- Record set -
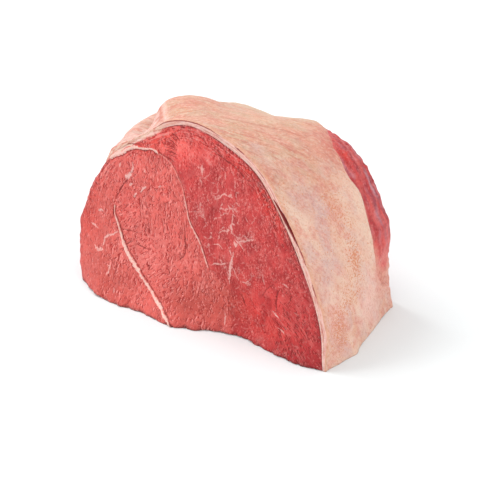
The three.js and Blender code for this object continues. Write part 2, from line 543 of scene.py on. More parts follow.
class Shader:
    """A material's nodes, built with short calls."""

    def __init__(self, name: str) -> None:
        """Starts a material with its surface shader."""
        self.material = bpy.data.materials.new(name)
        self.material.use_nodes = True
        self.tree = self.material.node_tree
        self.tree.nodes.clear()
        self.surface = self.node("ShaderNodeBsdfPrincipled")
        output = self.node("ShaderNodeOutputMaterial")
        self.tree.links.new(self.surface.outputs["BSDF"], output.inputs["Surface"])

    def node(self, kind: str, **settings: object) -> bpy.types.Node:
        """Adds a node with its settings."""
        node = self.tree.nodes.new(kind)
        for name, value in settings.items():
            setattr(node, name, value)
        return node

    def feed(self, socket: bpy.types.NodeSocket, value: object) -> None:
        """Links a value's socket, or sets the number."""
        if isinstance(value, bpy.types.NodeSocket):
            self.tree.links.new(value, socket)
        else:
            socket.default_value = value

    def attribute(self, name: str, output: str = "Color") -> bpy.types.NodeSocket:
        """Reads an attribute of the mesh."""
        return self.node("ShaderNodeAttribute", attribute_name=name).outputs[output]

    def place(self) -> bpy.types.NodeSocket:
        """The place in the object's own coordinates."""
        return self.node("ShaderNodeTexCoord").outputs["Object"]

    def moved(self, vector: bpy.types.NodeSocket, step: tuple[float, float, float]) -> bpy.types.NodeSocket:
        """Shifts coordinates by a step."""
        node = self.node("ShaderNodeVectorMath", operation="ADD")
        self.feed(node.inputs[0], vector)
        node.inputs[1].default_value = step
        return node.outputs[0]

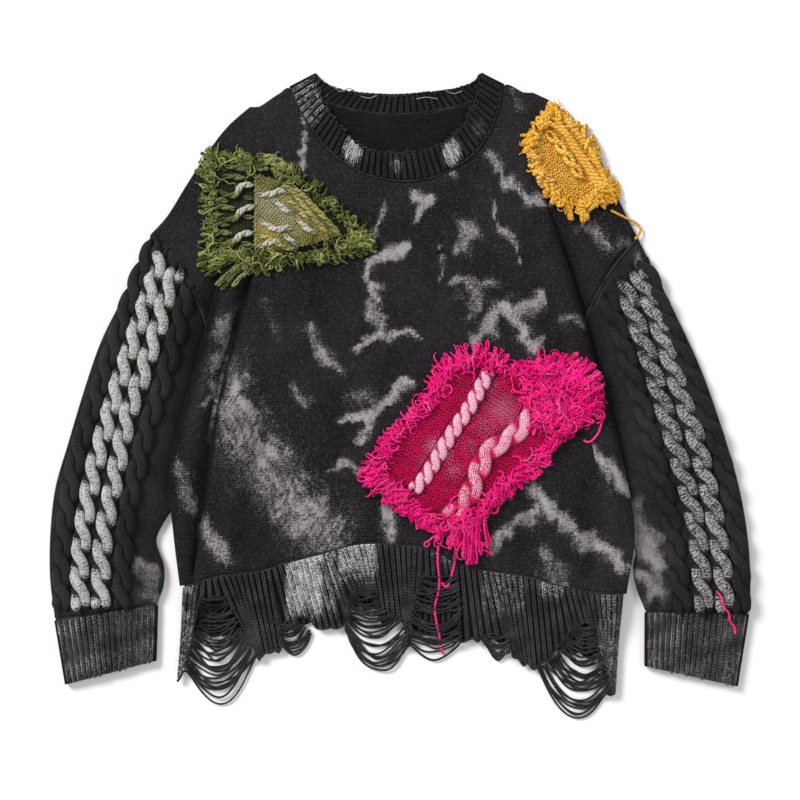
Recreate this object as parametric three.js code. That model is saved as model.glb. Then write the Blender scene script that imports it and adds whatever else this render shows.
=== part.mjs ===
// A distressed, darned wool pullover laid flat on its back on a table.
// Lengths are millimetres. +Z is up from the table, +Y runs from the hem to the neck, and +X is to the right
// as seen from above. The origin is on the table under the middle of the garment's outline.
// Each knitted piece is a wall of its own, with a narrow gap at every seam. Below the underarms the front panel
// turns back under itself, and above them it is pleated, so that the body's edges lie over the sleeves.
import * as THREE from "three";

const cloth = 2.6; // thickness of the plain knit
const ribCloth = 3.0; // thickness of the ribbed knit
const seamGap = 0.9; // between the edges of two pieces that are linked together
const armholeGap = 2.4; // between a sleeve's end and the body
const layerGap = 0.5; // between two layers that lie on each other
const backMid = cloth / 2; // height of the middle of the back panel's wall
const frontMid = cloth * 1.5 + layerGap; // the front panel's, where it lies on the back panel
const sleeveMid = 6.6; // the sleeve's upper wall, at its edges
const sleeveCrown = 1.2; // how much higher the sleeve's middle is than its edges
const cableRise = 5; // how far the cables stand out of the sleeve
const pleatMid = 11; // the turned-back layer, over the sleeve
const foldMid = 14.2; // the front panel along its folded edges
const creaseMid = 17.5; // the front panel along the tuck beside its left edge
const yarn = 4.2; // height of a fringe or a patch's lump of yarn

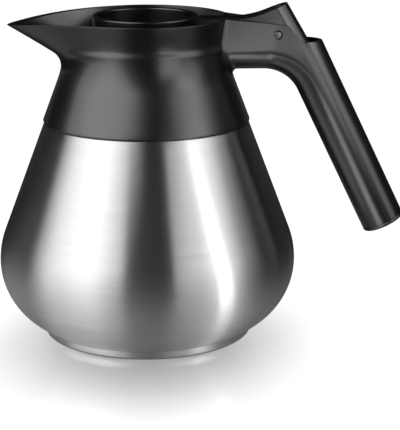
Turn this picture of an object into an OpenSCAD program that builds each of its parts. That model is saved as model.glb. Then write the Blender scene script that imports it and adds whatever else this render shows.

- Request -
Copy out precisely the lines from the line with "Recreate this object" to the line with "import * as" in the material above, including those two lines and omitting all the rest.

- Result -
Recreate this object as parametric three.js code. That model is saved as model.glb. Then write the Blender scene script that imports it and adds whatever else this render shows.
=== part.mjs ===
// A distressed, darned wool pullover laid flat on its back on a table.
// Lengths are millimetres. +Z is up from the table, +Y runs from the hem to the neck, and +X is to the right
// as seen from above. The origin is on the table under the middle of the garment's outline.
// Each knitted piece is a wall of its own, with a narrow gap at every seam. Below the underarms the front panel
// turns back under itself, and above them it is pleated, so that the body's edges lie over the sleeves.
import * as THREE from "three";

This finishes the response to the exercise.